Natalia Maliszewska zajęła piąte miejsce w drugim finale rywalizacji na dystansie 500 metrów podczas zawodów Pucharu Świata w short tracku, które w weekend były rozgrywane w Salt Lake City. Finał B w tej konkurencji wygrał Diane Sellier.
27-latka była na najlepszej drodze, aby zdobyć swój trzeci w tym sezonie i szesnasty w karierze pucharowy medal (sponsorem kadry narodowej biało-czerwonych w short tracku jest PGE Polska Grupa Energetyczna). Maliszewska zwyciężała w ćwierć- i półfinale, a w wielkim finale, startując z drugiego pola, najlepsza polska zawodniczka wysforowała się na drugą pozycję za późniejszą zwyciężczynią, Holenderką Xandrą Velzeboer. Niestety, liderka polskiej kadry upadła na drugim okrążeniu i ostatecznie została sklasyfikowana na piątej pozycji. Dziesiąta w tej konkurencji była Gabriela Topolska, a siedemnasta – Nikola Mazur (obie odpadły w ćwierćfinałach).
Niedzielny wynik pozwolił Maliszewskiej utrzymać miejsce na podium klasyfikacji PŚ na 500 metrów. Polka z 210 punktami jest druga, tracąc 26 „oczek” do nowej liderki Velzeboer. Czternasta jest Mazur (54 pkt).
Bliski awansu do kolejnego finału A mężczyzn na 500 metrów był Diane Sellier. Pochodzący z Francji nasz reprezentant, który w sobotę finiszował jako piąty w biegu medalowym, w niedzielę przyjechał trzeci w półfinale. W finale B zawodnik Stoczniowca Gdańsk wystartował w świetnym stylu i wyszedł na prowadzenie, którego nie oddał do mety. 21-latek został sklasyfikowany na szóstej pozycji. Finał A wygrał Holender Jens van ‘t Wout. W klasyfikacji generalnej dystansu Sellier jest siódmy (110 pkt), a przewodzi jej Kanadyjczyk Steven Dubois (192 pkt).

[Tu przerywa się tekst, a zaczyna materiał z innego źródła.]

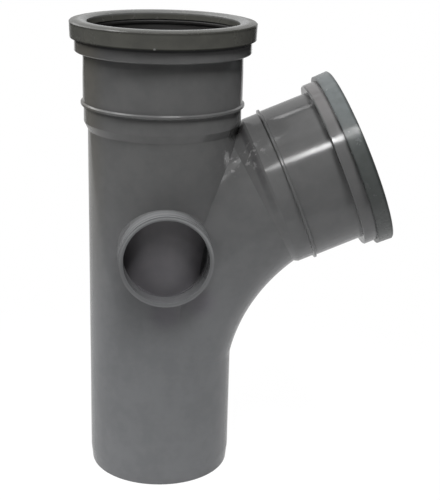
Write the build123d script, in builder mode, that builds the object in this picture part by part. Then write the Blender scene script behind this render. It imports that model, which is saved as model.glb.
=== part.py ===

O sporym pechu może natomiast mówić polska sztafeta kobiet. W finale B na 3000 metrów Polki przewodziły stawce z wyraźną przewagą i na nieszczęście, na przedostatniej rundzie upadek zaliczyła Kamila Stormowska (wcześniej odpadła w ćwierćfinale rywalizacji kobiet na 1000 metrów).
Kolejne w tym roku zawody PŚ w short tracku odbędą się w kazachskich Ałmatach (9-11 i 16-18 grudnia).